## Instruction
Look for the string "scene" in the lines and copy each line that has it.

## Input
▼

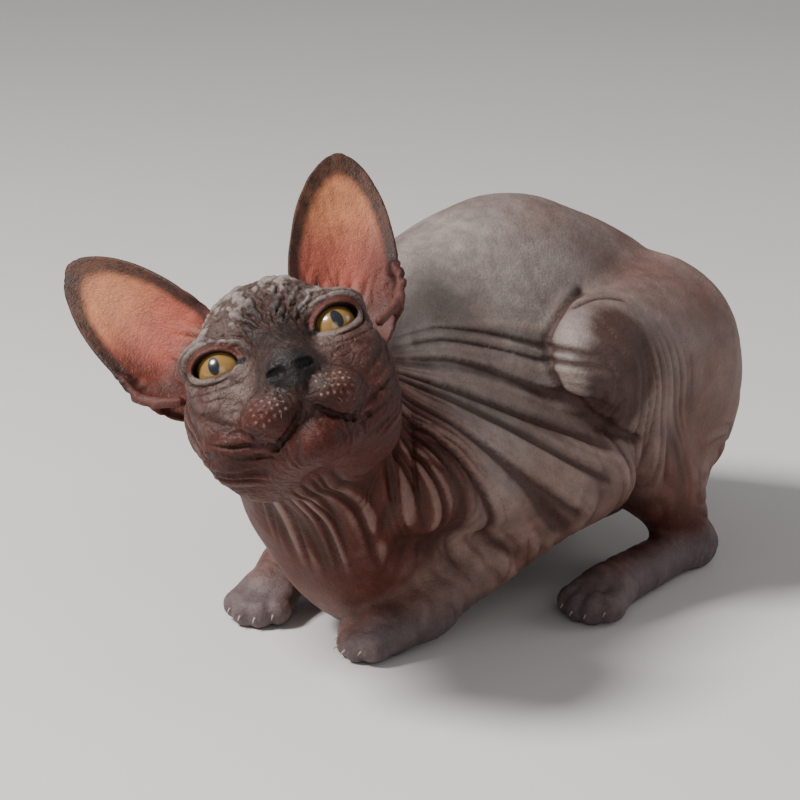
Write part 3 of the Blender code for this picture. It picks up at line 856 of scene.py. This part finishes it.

▲
▼

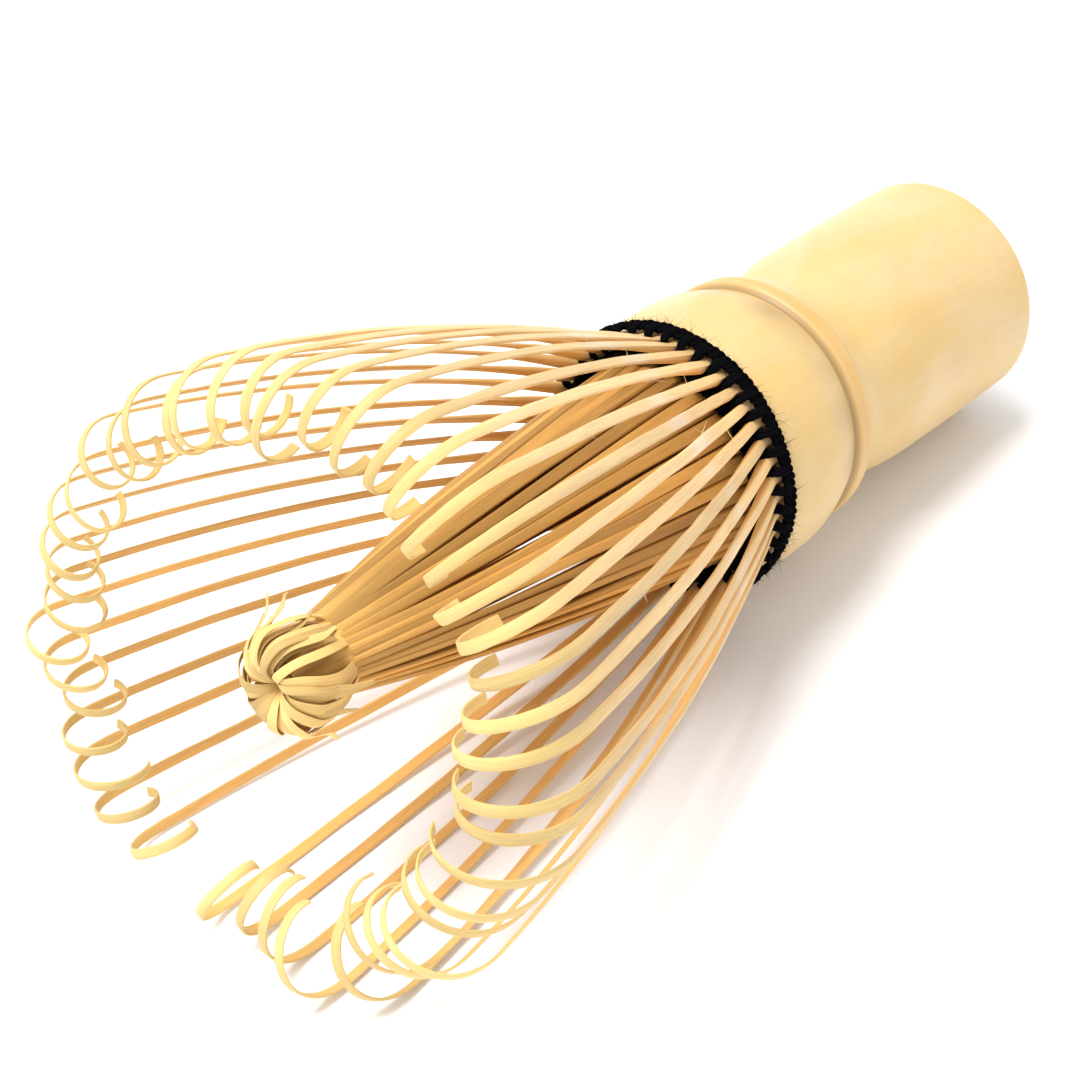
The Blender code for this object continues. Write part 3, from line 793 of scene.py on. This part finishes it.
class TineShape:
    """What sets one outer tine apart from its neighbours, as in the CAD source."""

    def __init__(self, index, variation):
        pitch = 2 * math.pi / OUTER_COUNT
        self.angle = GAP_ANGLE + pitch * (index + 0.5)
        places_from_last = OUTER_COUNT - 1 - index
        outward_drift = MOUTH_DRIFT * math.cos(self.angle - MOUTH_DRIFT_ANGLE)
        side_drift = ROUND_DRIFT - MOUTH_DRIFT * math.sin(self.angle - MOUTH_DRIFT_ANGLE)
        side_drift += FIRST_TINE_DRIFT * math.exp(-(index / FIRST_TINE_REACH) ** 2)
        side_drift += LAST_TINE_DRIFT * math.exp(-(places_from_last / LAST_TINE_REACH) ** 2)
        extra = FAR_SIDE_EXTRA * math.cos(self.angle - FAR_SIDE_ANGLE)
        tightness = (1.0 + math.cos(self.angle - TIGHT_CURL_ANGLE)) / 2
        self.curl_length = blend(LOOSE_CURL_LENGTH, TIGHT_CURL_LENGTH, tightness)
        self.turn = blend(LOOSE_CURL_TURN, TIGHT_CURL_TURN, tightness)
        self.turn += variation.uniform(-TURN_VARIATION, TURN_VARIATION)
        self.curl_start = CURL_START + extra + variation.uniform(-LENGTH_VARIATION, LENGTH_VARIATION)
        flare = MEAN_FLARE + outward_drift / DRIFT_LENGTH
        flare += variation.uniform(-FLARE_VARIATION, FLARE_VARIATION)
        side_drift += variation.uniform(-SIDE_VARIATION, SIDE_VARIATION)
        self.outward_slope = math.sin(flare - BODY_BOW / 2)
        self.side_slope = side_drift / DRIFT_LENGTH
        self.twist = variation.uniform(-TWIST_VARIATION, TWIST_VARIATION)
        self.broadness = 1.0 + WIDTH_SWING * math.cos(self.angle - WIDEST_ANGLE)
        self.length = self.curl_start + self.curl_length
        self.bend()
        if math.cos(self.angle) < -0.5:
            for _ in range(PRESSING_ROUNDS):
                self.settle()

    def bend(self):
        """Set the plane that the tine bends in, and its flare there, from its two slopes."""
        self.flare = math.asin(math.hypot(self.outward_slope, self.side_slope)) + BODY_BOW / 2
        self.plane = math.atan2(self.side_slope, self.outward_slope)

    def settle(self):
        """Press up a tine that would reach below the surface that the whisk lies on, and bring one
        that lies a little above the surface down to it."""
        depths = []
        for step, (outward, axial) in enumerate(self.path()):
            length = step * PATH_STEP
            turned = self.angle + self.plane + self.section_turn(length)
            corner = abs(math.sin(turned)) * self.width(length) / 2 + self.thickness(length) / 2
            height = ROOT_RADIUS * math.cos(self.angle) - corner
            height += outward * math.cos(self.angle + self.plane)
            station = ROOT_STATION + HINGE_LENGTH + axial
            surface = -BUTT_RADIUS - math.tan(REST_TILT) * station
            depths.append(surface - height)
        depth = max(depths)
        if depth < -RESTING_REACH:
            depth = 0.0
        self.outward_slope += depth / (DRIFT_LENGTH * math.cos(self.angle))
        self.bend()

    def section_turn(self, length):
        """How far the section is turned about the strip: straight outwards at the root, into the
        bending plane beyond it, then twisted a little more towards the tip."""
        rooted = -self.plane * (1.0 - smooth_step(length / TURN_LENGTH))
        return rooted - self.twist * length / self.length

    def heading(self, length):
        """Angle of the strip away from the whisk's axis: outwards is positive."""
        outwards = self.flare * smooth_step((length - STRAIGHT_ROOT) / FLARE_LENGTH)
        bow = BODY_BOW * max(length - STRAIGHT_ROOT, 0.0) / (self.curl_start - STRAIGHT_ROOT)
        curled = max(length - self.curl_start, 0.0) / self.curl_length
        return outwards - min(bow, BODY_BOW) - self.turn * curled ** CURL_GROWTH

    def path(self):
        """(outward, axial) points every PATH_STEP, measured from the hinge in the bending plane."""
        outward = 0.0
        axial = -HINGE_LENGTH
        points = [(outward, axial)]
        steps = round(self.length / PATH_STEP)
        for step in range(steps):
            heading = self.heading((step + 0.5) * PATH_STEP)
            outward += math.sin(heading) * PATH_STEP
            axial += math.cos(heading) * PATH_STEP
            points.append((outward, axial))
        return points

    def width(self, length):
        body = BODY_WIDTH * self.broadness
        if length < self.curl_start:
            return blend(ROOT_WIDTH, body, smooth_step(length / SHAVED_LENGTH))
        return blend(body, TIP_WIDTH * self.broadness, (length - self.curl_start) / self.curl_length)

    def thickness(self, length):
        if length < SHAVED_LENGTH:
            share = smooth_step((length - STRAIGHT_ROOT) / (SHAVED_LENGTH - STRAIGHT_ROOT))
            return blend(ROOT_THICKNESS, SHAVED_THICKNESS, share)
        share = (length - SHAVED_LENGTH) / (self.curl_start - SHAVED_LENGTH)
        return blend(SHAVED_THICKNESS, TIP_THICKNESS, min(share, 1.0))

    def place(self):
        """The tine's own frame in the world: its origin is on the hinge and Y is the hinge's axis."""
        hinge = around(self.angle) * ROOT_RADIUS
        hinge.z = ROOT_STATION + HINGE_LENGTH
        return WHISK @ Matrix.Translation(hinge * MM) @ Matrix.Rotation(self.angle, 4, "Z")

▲

## Exercise answer
Write part 3 of the Blender code for this picture. It picks up at line 856 of scene.py. This part finishes it.
The Blender code for this object continues. Write part 3, from line 793 of scene.py on. This part finishes it.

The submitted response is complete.